The lender said increases in energy and food prices were adding to pressures on the poorest and most vulnerable since food accounts for up to 60 per cent of household consumption in low-income countries.
It added that low-income countries that rely on imported fuel and food might require more grants and concessional financing to make ends meet while supporting households in need.
The IMF said debt restructurings were likely to become more frequent and would need to address more complex coordination challenges than in the past owing to increased diversity in the creditor landscape.
It said, “For low-income countries, the Debt Service Suspension Initiative expired at the end of 2021. And the Group of Twenty’s Common Framework for Debt Treatments beyond the DSSI has yet to deliver.

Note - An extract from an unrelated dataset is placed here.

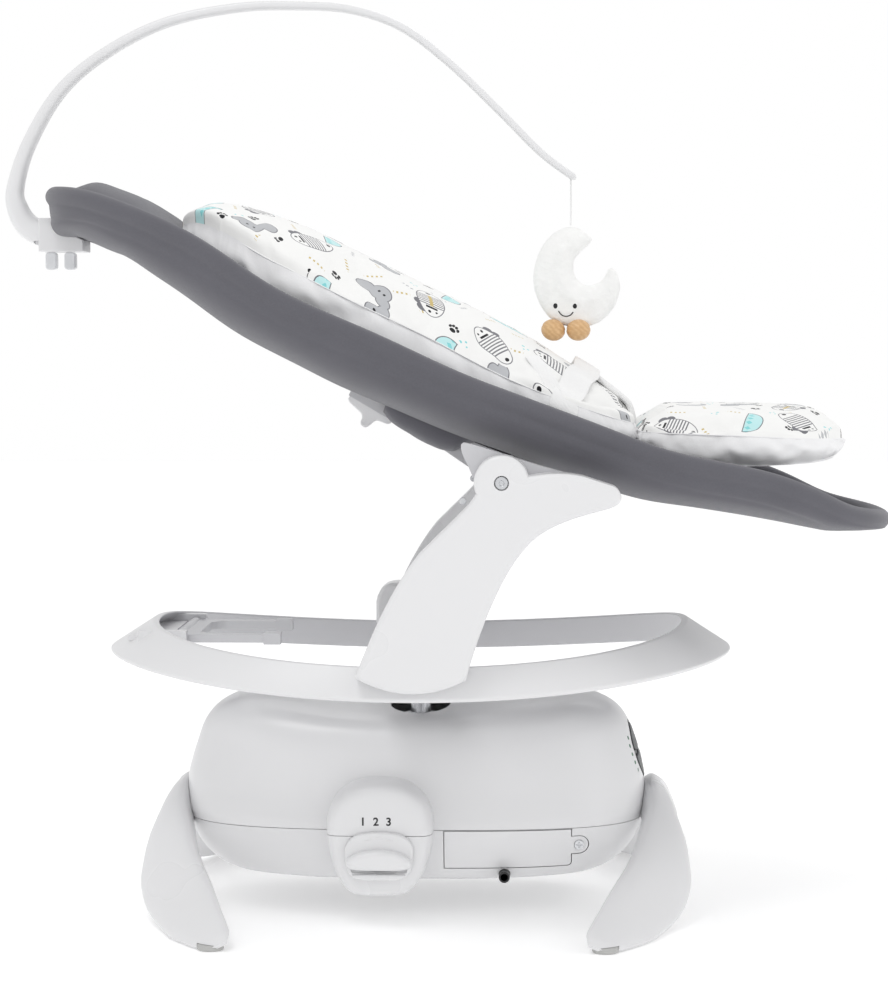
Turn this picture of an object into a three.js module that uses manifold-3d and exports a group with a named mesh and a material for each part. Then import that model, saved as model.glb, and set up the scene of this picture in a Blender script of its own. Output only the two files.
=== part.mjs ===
// Baby swing: a motor base with two arched legs carries a lift-off rocker ring, two uprights,
// a reclining seat with a fabric sling and cushions, and a toy bar with a hanging moon.
// Millimetres, +Z up. The head end of the seat points along -X, the foot end along +X.
// The origin is on the floor, under the middle of the whole object.

import * as THREE from 'three';
import { mergeVertices } from 'three/addons/utils/BufferGeometryUtils.js';
import Module from 'manifold-3d';

const wasm = await Module();
wasm.setup();

// ---- driving dimensions -------------------------------------------------------------------

const GAP = 0.3;                 // clearance between pieces that touch
const BODY_X = -24.5;            // middle of the base body
const BODY_LONG = 205.5;         // half length of the base body at its widest
const BODY_WIDE = 120;           // half width of the base body at the parting line
const BODY_BOTTOM = 32;
const BODY_TOP = 187;
const BODY_DIP = 14;             // how far the middle of the top sinks below its ends
const DIP_FROM = 130;               // height where the dip of the top starts
const DIP_HALF = 138;               // half length of that dip
const PARTING = 80;              // height of the line between upper and lower housing
const WALL = 3;

const RING_X = -21;              // middle of the rocker ring
const RING_LONG = 278.5;
const RING_WIDE = 211;
const RING_LOW = 202;            // underside of the ring at its middle
const RING_RISE = 24;            // how much higher its ends are
const RING_TALL = 28;

const SHAFT_X = RING_X;          // drive shaft and docking socket
const PIVOT = { x: 54.4, z: 385.6 };
const SEAT_WIDE = 181;           // half width of the sling
const UPRIGHT_IN = 187;          // inner and outer face of an upright
const UPRIGHT_OUT = 223;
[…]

“Improvements are needed. Options should also be explored to help the broader range of emerging and developing economies that are not eligible for the Common Framework but who would likely benefit from a globally cooperative approach in the period ahead. Muddling through will amplify costs and risks to debtors, creditors and, more broadly, global stability and prosperity. In the end, the impact will be most sharply felt by those households that can least afford it.”